Their dialogue goes on like this, full of puns and metaphor. Yes, this was the filmmaker's transparent philosophizing, yet its agile twists along words' axes thrilled me. I could've kissed her. Her father did. The consonance of these was, I admit, a little discomforting. Yet still my fervor is enough that I want to reprint just a bit more of the script here:

"You've always loved those word games."

"Games help children come to terms with the cruel laws of reality."

"Children?"

"Nope. Not going to happen. I'm not pregnant, if that's what you were asking."

"Too bad. It'd sort you out."

"I am sorted. Alcohol and drugs only on the weekends. It's clean living now.
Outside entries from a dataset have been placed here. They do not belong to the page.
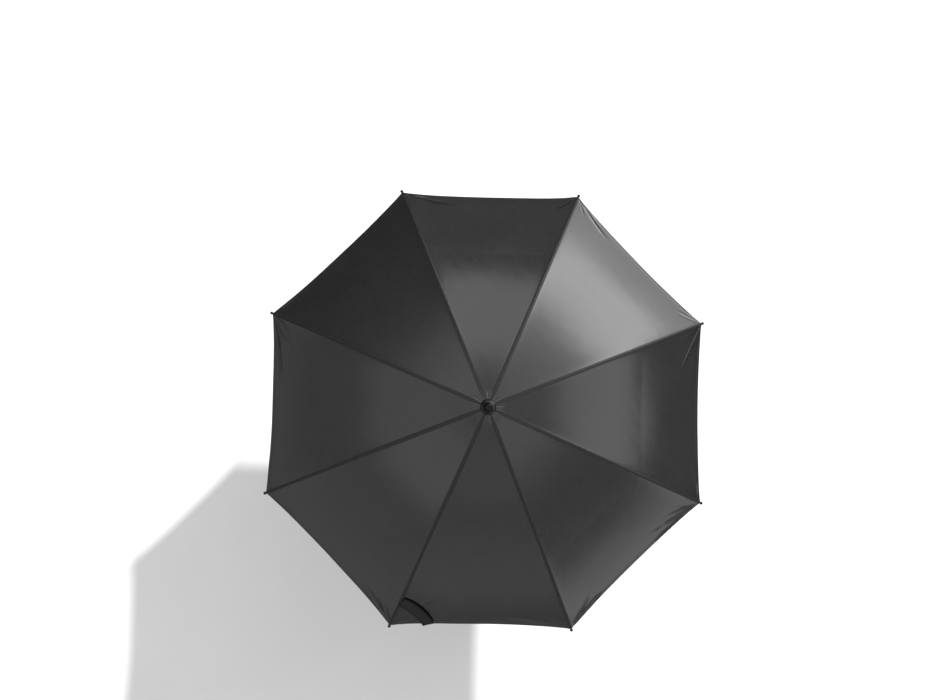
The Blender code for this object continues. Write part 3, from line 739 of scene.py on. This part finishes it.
def make_backdrop():
    """A pale dome round the floor that only the camera sees, so that it casts no light or shade."""
    mesh = bmesh.new()
    bmesh.ops.create_icosphere(mesh, subdivisions=5, radius=DOME_RADIUS)
    bmesh.ops.reverse_faces(mesh, faces=mesh.faces)
    data = bpy.data.meshes.new("backdrop")
    mesh.to_mesh(data)
    mesh.free()
    data.shade_smooth()
    material, tree, shader = principled("backdrop_paint")
    paint(tree, shader, 0.02, 0.84, 0.86)
    shader.inputs["Roughness"].default_value = 1.0
    shader.inputs["Specular IOR Level"].default_value = 0.0
    data.materials.append(material)
    backdrop = new_object("backdrop", data)
    for kind in ("diffuse", "glossy", "transmission", "volume_scatter", "shadow"):
        setattr(backdrop, f"visible_{kind}", False)


# How bright the studio's soft boxes and walls are from the zenith down, in eight directions round the
# umbrella: pairs of degrees below the zenith and brightness.
SKY = {
    0: ((0, 0.55), (48, 0.62), (55, 1.45), (73, 1.60), (77, 0.40), (84, 0.30), (92, 0.34), (100, 0.12)),
    45: (
        (0, 0.70), (30, 0.90), (48, 1.30), (58, 1.9), (68, 4.7),
        (79, 5.4), (84, 3.2), (88, 2.3), (97, 2.2), (104, 0.3),
    ),
    90: (
        (0, 0.50), (33, 0.60), (40, 0.95), (46, 1.60), (67, 1.60),
        (71, 0.46), (80, 0.34), (92, 0.38), (100, 0.12),
    ),
    135: ((0, 0.90), (38, 1.05), (46, 0.84), (54, 0.58), (64, 0.32), (72, 0.25), (88, 0.15), (100, 0.12)),
    180: ((0, 0.60), (36, 0.82), (59, 0.80), (65, 0.44), (80, 0.38), (91, 0.52), (95, 0.50), (100, 0.12)),
    225: ((0, 0.45), (30, 0.55), (40, 0.88), (57, 0.90), (64, 0.49), (80, 0.56), (95, 0.56), (101, 0.12)),
    270: ((0, 0.50), (40, 0.60), (52, 0.64), (58, 0.48), (66, 0.54), (82, 0.60), (90, 0.34), (100, 0.26)),
    315: ((0, 0.90), (44, 0.96), (55, 0.48), (70, 0.40), (78, 0.50), (86, 1.05), (95, 1.30), (104, 0.15)),
}
SKY_SCALE = 8.0  # the levels above are divided by this for the ramp, which holds 0 to 1
SKY_SECTOR = 22.5  # half of each direction's share of the sky, in degrees
SKY_EDGE = 4.0  # half the width of the blend between neighbouring directions, in degrees


def make_world():
    world = bpy.data.worlds.new("studio")
    world.use_nodes = True
    tree = world.node_tree
    split = tree.nodes.new("ShaderNodeSeparateXYZ")
    tree.links.new(tree.nodes.new("ShaderNodeTexCoord").outputs["Generated"], split.inputs[0])
    x, y, z = split.outputs
    down = math_node(tree, "DIVIDE", math_node(tree, "ARCCOSINE", z), math.pi)
    around = math_node(tree, "MULTIPLY", math_node(tree, "ARCTAN2", y, x), 180 / math.pi)
    total = 0.0
    for azimuth, stops in SKY.items():
        curve = tree.nodes.new("ShaderNodeValToRGB")
        elements = curve.color_ramp.elements
        elements.remove(elements[1])
        for number, (angle, level) in enumerate(stops):
            stop = elements[0] if number == 0 else elements.new(angle / 180)
            stop.position = angle / 180
            stop.color = (level / SKY_SCALE, level / SKY_SCALE, level / SKY_SCALE, 1.0)
        tree.links.new(down, curve.inputs["Fac"])
        turned = math_node(tree, "SUBTRACT", around, float(azimuth))
        turned = math_node(tree, "WRAP", turned, 180.0, -180.0)
        away = math_node(tree, "ABSOLUTE", turned)
        share = tree.nodes.new("ShaderNodeMapRange")
        share.inputs["From Min"].default_value = SKY_SECTOR + SKY_EDGE
        share.inputs["From Max"].default_value = SKY_SECTOR - SKY_EDGE
        tree.links.new(away, share.inputs["Value"])
        lit = math_node(tree, "MULTIPLY", curve.outputs["Color"], share.outputs["Result"])
        total = math_node(tree, "ADD", lit, total)
    tree.links.new(times(tree, total, SKY_SCALE), tree.nodes["Background"].inputs["Strength"])
    tree.nodes["Background"].inputs["Color"].default_value = (1.0, 1.0, 1.0, 1.0)
    bpy.context.scene.world = world


CAMERA_LENS = 35.87
CAMERA_TILT = (3.76, -0.49, 1.35)  # in degrees; the photo looks down almost along the shaft
CAMERA_TARGET = (-0.0336, 0.1506, 0.75)
CAMERA_DISTANCE = 2.5


def make_camera():
    data = bpy.data.cameras.new("camera")
    data.sensor_width = 36.0
    data.lens = CAMERA_LENS
    data.clip_end = 200.0
    camera = new_object("camera", data)
    camera.rotation_mode = "XYZ"
    turn = Euler([math.radians(angle) for angle in CAMERA_TILT], "XYZ")
    camera.rotation_euler = turn
    back = turn.to_matrix() @ Vector((0.0, 0.0, CAMERA_DISTANCE))
    camera.location = Vector(CAMERA_TARGET) + back
    bpy.context.scene.camera = camera
    bpy.context.scene.view_settings.view_transform = "Standard"


coat_frame()
make_canopy(cloth_material(), seam_material())
make_strap(strap_material())
make_stage()
make_world()
make_camera()
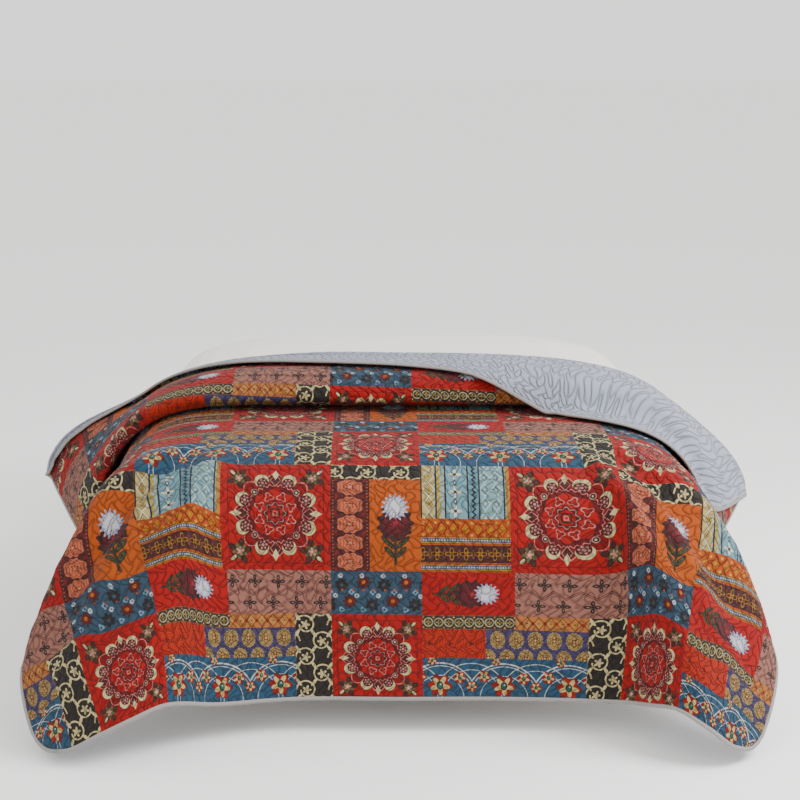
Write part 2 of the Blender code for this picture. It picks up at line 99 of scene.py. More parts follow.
RIGHT_HEM = (
    (0.00, 0.000, 0.00, 0.105, 0.085),
    (0.30, 0.300, 0.00, 0.105, 0.085),
    (0.59, 0.585, -0.02, 0.105, 0.12),
    (0.72, 0.660, -0.10, 0.130, 0.35),
    (0.83, 0.717, -0.17, 0.149, 0.45),
    (0.95, 0.790, -0.21, 0.115, 0.45),
    (1.085, 0.868, -0.200, 0.055, 0.40),
    (1.21, 0.935, -0.140, 0.050, 0.30),
    (1.40, 0.995, -0.030, 0.190, 0.30),
    (1.52, 0.985, 0.050, 0.265, 0.28),
    (1.68, 0.945, 0.190, 0.295, 0.20),
    (1.85, 0.905, 0.340, 0.310, 0.14),
    (2.00, 0.885, 0.470, 0.308, 0.10),
    *HEAD_HEM,
)
ROLL_BACK = 0.665
ROLL_COLUMNS = ("across", "turned", "ridge", "rise")
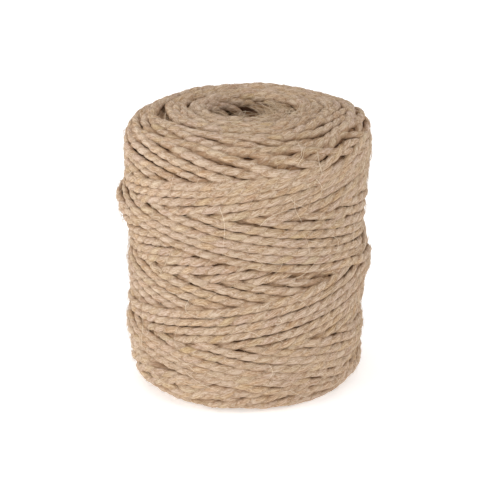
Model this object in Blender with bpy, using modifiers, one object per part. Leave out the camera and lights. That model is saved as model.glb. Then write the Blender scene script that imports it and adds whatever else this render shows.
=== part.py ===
# A spool of two-ply sisal twine: one length of twine cross-wound into a coreless tube that stands on its end.
# The twine is drawn off through the open bore. Metres, +Z up, origin at the middle of the foot.
# Angles are measured round the spool from its front, -Y, towards +X.

import math

import bmesh
import bpy

SPOOL_NAME = "sisal_twine_spool"
WINDING_NAME = "twine_winding"

# Wound form
HEIGHT = 0.109
SIDE_RADIUS = 0.0451  # at half height, under the bands
SIDE_FLARE = 0.0010  # how much the side widens from foot to shoulder
SHOULDER_DROP = 0.017  # the sloping top meets the side this far below the rim
SHOULDER_POWER = 2.8  # 2 is an ellipse, more is squarer
FOOT_RISE = 0.009
FOOT_POWER = 2.0
FOOT_RADIUS = 0.0384  # the flat end that the spool stands on
BORE_RADIUS = 0.0135
LIP = 0.0022  # rounding at both ends of the bore
LIP_POWER = 2.0
TOP_LEAN = 0.0013  # how much higher the top's edge stands on its high side than in its middle
TOP_LEAN_DEG = 5  # where that high side is
BORE_OFFSET = -0.0015  # how far the bore stands aside from the middle of the winding, along X

# Winding law: the twine climbs and falls one pitch a turn, and each pass lies beside the last of its kind
PITCH = 0.051
TWINE_DIAMETER = 0.0034
LAST_CLIMB_Z = 0.045  # height at the front where the last climbing pass crosses, repeating every pitch
LAST_FALL_Z = 0.0125  # the same for the last falling pass
BAND_STEP = 0.0016  # how far the last passes stand above the first of the outer layer
VALLEY_DEPTH = 0.0009  # groove where climbing and falling passes part
LAYER = 0.0056  # radial growth of one climbing and falling layer
END_STEP = 0.0007  # step of the turning passes that lie on the sloping top

# Uneven places: where the winder's turns pile up or sink
UNEVEN_COLUMNS = ("angle_deg", "z", "half_angle_deg", "half_height", "rise")
UNEVEN = (
    (-88, 0.0715, 24, 0.0065, 0.0044),
    (-88, 0.091, 26, 0.006, 0.0012),
    (-88, 0.083, 24, 0.005, -0.0007),
    (-88, 0.046, 30, 0.014, 0.0010),
    (-88, 0.030, 22, 0.005, -0.0006),
    (-88, 0.020, 30, 0.006, 0.0018),
    (-80, 0.103, 24, 0.007, 0.0015),
    (84, 0.099, 28, 0.008, 0.0008),
    (86, 0.062, 28, 0.013, -0.0018),
    (88, 0.0475, 14, 0.0035, 0.0030),
    (86, 0.030, 30, 0.007, -0.0012),
    (80, 0.012, 30, 0.006, -0.0014),
    (-45, 0.007, 36, 0.008, 0.0032),
    (42, 0.006, 34, 0.008, -0.0016),
    (-30, 0.060, 30, 0.010, -0.0006),
    (20, 0.088, 25, 0.010, 0.0005),
    (150, 0.070, 28, 0.012, 0.0010),
    (190, 0.030, 30, 0.010, 0.0009),
    (225, 0.090, 24, 0.009, -0.0008),
)

# Where the reliefs fade out
VALLEY_POWER = 4  # how narrow the grooves are
FOOT_CLEAR = 0.0005  # the flat foot has none
SIDE_START, SIDE_FULL = 0.6, 0.95  # shares of the side's radius between which the bands take over from the top

# Mesh fineness
TURN_STEPS = 84
SHOULDER_STEPS = 15
SIDE_STEPS = 25
FOOT_STEPS = 6
FOOT_FLAT_STEPS = 3
LIP_STEPS = 3
BORE_STEPS = 4

STRAW_COLOUR = (0.56, 0.40, 0.24, 1.0)
STRAW_ROUGHNESS = 0.85
MERGE_DISTANCE = 0.00001
SHARP_DEG = 50


def side_radius(z):
    return SIDE_RADIUS + SIDE_FLARE * (z / HEIGHT - 0.5)


def rounded_corner(flat_end, side_end, power, steps):
    """Points of a quarter super-ellipse that leaves flat_end level and reaches side_end upright."""
    points = []
    for step in range(steps + 1):
        turn = 0.5 * math.pi * step / steps
        across = abs(math.sin(turn)) ** (2 / power)
        along = abs(math.cos(turn)) ** (2 / power)
        radius = flat_end[0] + (side_end[0] - flat_end[0]) * across
        z = side_end[1] + (flat_end[1] - side_end[1]) * along
        points.append((radius, z))
    return points


def straight(start, end, steps):
    return [
        (start[0] + (end[0] - start[0]) * step / steps, start[1] + (end[1] - start[1]) * step / steps)
        for step in range(steps + 1)
    ]


def spool_outline():
    """Closed outline at +X as (radius, z): down the outer side, in along the foot and up the bore."""
    rim = (BORE_RADIUS + LIP, HEIGHT)
    shoulder = (side_radius(HEIGHT - SHOULDER_DROP), HEIGHT - SHOULDER_DROP)
    ankle = (side_radius(FOOT_RISE), FOOT_RISE)
    foot = (FOOT_RADIUS, 0.0)
    foot_lip = (BORE_RADIUS + LIP, 0.0)
    bore_foot = (BORE_RADIUS, LIP)
    bore_top = (BORE_RADIUS, HEIGHT - LIP)
    runs = (
        rounded_corner(rim, shoulder, SHOULDER_POWER, SHOULDER_STEPS),
        straight(shoulder, ankle, SIDE_STEPS),
        rounded_corner(foot, ankle, FOOT_POWER, FOOT_STEPS)[::-1],
        straight(foot, foot_lip, FOOT_FLAT_STEPS),
        rounded_corner(foot_lip, bore_foot, LIP_POWER, LIP_STEPS),
        straight(bore_foot, bore_top, BORE_STEPS),
        rounded_corner(rim, bore_top, LIP_POWER, LIP_STEPS)[::-1],
    )
    # Each run ends where the next begins, so its last point is left out.
    return [point for run in runs for point in run[:-1]]


def newness(distance):
    """1 on the last pass of a band, falling to 0 one pitch away, with the drop past the last pass rounded off."""
    age = (distance / PITCH) % 1.0
    drop = TWINE_DIAMETER / PITCH
    if age > 1.0 - drop:
        return 0.5 - 0.5 * math.cos(math.pi * (age - 1.0 + drop) / drop)
    return 1.0 - age / (1.0 - drop)


def band_relief(angle_deg, z):
    """Height of the crossing bands over the side."""
    climb = PITCH * angle_deg / 360
    last_climb = LAST_CLIMB_Z + climb
    last_fall = LAST_FALL_Z - climb
    bands = newness(last_climb - z) + newness(z - last_fall)
    valley = math.cos(2 * math.pi * (z - 0.5 * (LAST_CLIMB_Z + LAST_FALL_Z)) / (0.5 * PITCH))
    return BAND_STEP * bands - VALLEY_DEPTH * max(valley, 0.0) ** VALLEY_POWER


def end_relief(angle_deg, radius):
    """Height of the spiral step that the turning passes leave on the sloping top."""
    turn = (radius / LAYER - angle_deg / 360) % 1.0
    return END_STEP * (0.5 - 0.5 * math.cos(2 * math.pi * turn))


def uneven_rise(angle_deg, z):
    total = 0.0
    for row in UNEVEN:
        place = dict(zip(UNEVEN_COLUMNS, row))
        turn = (angle_deg - place["angle_deg"] + 180) % 360 - 180
        across = turn / place["half_angle_deg"]
        up = (z - place["z"]) / place["half_height"]
        total += place["rise"] * math.exp(-across * across - up * up)
    return total


def fade(value, start, end):
    """0 before start, 1 past end, smooth between."""
    share = min(max((value - start) / (end - start), 0.0), 1.0)
    return share * share * (3 - 2 * share)


def relief(point):
    radius = math.hypot(point.x, point.y)
    angle_deg = math.degrees(math.atan2(point.x, -point.y))
    off_foot = fade(point.z, FOOT_CLEAR, FOOT_RISE)
    on_side = fade(radius, SIDE_START * SIDE_RADIUS, SIDE_FULL * SIDE_RADIUS)
    on_top = fade(point.z, HEIGHT - SHOULDER_DROP, HEIGHT - SHOULDER_DROP / 2)
    off_rim = fade(radius, BORE_RADIUS + LIP, BORE_RADIUS + 2 * LIP)
    side = on_side * (band_relief(angle_deg, point.z) + uneven_rise(angle_deg, point.z))
    top = (1 - on_side) * on_top * off_rim * end_relief(angle_deg, radius)
    return off_foot * (side + top)


def lean(point):
    """How far the leaning top stands above or below its middle."""
    angle = math.atan2(point.x, -point.y) - math.radians(TOP_LEAN_DEG)
    along = math.hypot(point.x, point.y) * math.cos(angle) / SIDE_RADIUS
    return TOP_LEAN * along * fade(point.z, HEIGHT - 2 * SHOULDER_DROP, HEIGHT)


def bore_shift(point):
    """How far the bore and the winding next to it are moved aside, nothing at the outer side."""
    radius = math.hypot(point.x, point.y)
    return BORE_OFFSET * (1 - fade(radius, BORE_RADIUS + LIP, SIDE_START * SIDE_RADIUS))


def turned_mesh(outline, collection):
    """The outline turned about Z by a Screw modifier, as a new mesh."""
    mesh = bpy.data.meshes.new("outline")
    edges = [(i, (i + 1) % len(outline)) for i in range(len(outline))]
    mesh.from_pydata([(radius, 0.0, z) for radius, z in outline], edges, [])
    guide = bpy.data.objects.new("outline", mesh)
    collection.objects.link(guide)
    screw = guide.modifiers.new("turn", "SCREW")
    screw.steps = screw.render_steps = TURN_STEPS
    screw.use_merge_vertices = True
    screw.merge_threshold = MERGE_DISTANCE
    graph = bpy.context.evaluated_depsgraph_get()
    turned = bpy.data.meshes.new_from_object(guide.evaluated_get(graph))
    bpy.data.objects.remove(guide)
    bpy.data.meshes.remove(mesh)
    return turned


def shape_winding(mesh):
    """Raises the bands along the surface's own normals, then centres the spool over its foot."""
    bm = bmesh.new()
    bm.from_mesh(mesh)
    bmesh.ops.recalc_face_normals(bm, faces=bm.faces)
    bm.normal_update()
    for vert in bm.verts:
        rise = lean(vert.co)
        aside = bore_shift(vert.co)
        vert.co += vert.normal * relief(vert.co)
        vert.co.z += rise
        vert.co.x += aside
    for axis in range(2):
        sides = [vert.co[axis] for vert in bm.verts]
        middle = 0.5 * (min(sides) + max(sides))
        for vert in bm.verts:
            vert.co[axis] -= middle
    bm.to_mesh(mesh)
    bm.free()


def straw_material():
    material = bpy.data.materials.new("sisal")
    material.use_nodes = True
    shader = material.node_tree.nodes["Principled BSDF"]
    shader.inputs["Base Color"].default_value = STRAW_COLOUR
    shader.inputs["Roughness"].default_value = STRAW_ROUGHNESS
    shader.inputs["Metallic"].default_value = 0.0
    return material


def make_winding(collection):
    mesh = turned_mesh(spool_outline(), collection)
    mesh.name = WINDING_NAME
    shape_winding(mesh)
    mesh.shade_smooth()
    mesh.set_sharp_from_angle(angle=math.radians(SHARP_DEG))
    mesh.materials.append(straw_material())
    winding = bpy.data.objects.new(WINDING_NAME, mesh)
    collection.objects.link(winding)
    return winding


def main():
    for obj in list(bpy.data.objects):
        bpy.data.objects.remove(obj)
    collection = bpy.data.collections.new(SPOOL_NAME)
    bpy.context.scene.collection.children.link(collection)
    make_winding(collection)


main()
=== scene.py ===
# A coreless spool of two-ply sisal twine, one length cross-wound on a mandrel that was then drawn out.
# The winder is played through turn by turn, so every strand lies on the ones under it, and the strands
# that show are made as twisted two-ply twine. Metres, +Z up. Angles run from the front, -Y, towards +X.
import math

import bmesh
import bpy
import numpy as np
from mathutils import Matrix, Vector
from mathutils.bvhtree import BVHTree


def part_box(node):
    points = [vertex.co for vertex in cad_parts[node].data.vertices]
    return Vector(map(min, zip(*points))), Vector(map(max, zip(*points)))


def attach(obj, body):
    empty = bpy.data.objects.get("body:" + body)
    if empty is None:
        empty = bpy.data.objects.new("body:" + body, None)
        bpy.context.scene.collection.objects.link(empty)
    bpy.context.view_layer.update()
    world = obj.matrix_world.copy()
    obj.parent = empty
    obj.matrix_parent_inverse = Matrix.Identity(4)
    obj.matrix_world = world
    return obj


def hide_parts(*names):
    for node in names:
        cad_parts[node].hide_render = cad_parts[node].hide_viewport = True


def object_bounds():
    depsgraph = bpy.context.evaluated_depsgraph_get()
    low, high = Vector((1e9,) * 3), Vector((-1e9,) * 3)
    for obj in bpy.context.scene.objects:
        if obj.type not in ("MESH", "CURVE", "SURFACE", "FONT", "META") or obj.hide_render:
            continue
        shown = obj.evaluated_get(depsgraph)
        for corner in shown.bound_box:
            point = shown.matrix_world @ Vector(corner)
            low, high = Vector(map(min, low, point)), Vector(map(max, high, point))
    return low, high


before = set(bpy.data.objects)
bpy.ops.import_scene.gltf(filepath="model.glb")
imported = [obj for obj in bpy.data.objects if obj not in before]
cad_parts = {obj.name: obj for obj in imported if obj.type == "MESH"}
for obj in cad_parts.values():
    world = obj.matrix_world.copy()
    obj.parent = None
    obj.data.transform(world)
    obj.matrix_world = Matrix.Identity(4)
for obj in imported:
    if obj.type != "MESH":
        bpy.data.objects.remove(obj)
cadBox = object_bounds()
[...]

Of all the pleasures I'm still getting sex and food under control, but I'm working on myself, trust me."

Katya does nothing but express her interiority, however sarcastically; Elena becomes a sublime object, despite how much time there is to watch and get to know her. In part this is because Katya--who has the last word on everything--distrusts her performances. "Listen, Elena Anatolievna. You're playing the role of the worried wife. You do that very well. Congratulations." I therefore contracted the same paranoid reading of Elena's every facial movement. This both made her fascinating to watch, and is rather unforunate. Vladimir by contrast is highly readable. For a little while the camera follows him about his day. He goes to the gym; he ogles girls. The only perhaps mystifying thing about him is his rejection of pleasure, which is a fairly mundane bit of father psychology.

Defamiliarizing the feminine is rather familiar. But then, I already admitted the origin of this scrutiny. Isn't this just how the wealthy eye the poor: with the suspicion that the poor are out to take their money? In this case, it's true. By the end, Elena's family have taken over Vladimir's house. But while the hysterical search for the actor behind the act may have a sound cause, there's no sense in it. Which makes me wonder about having watched Elena, during which I looked endlessly for signs of Elena.

Do you prefer your movie-going sensible or senseless?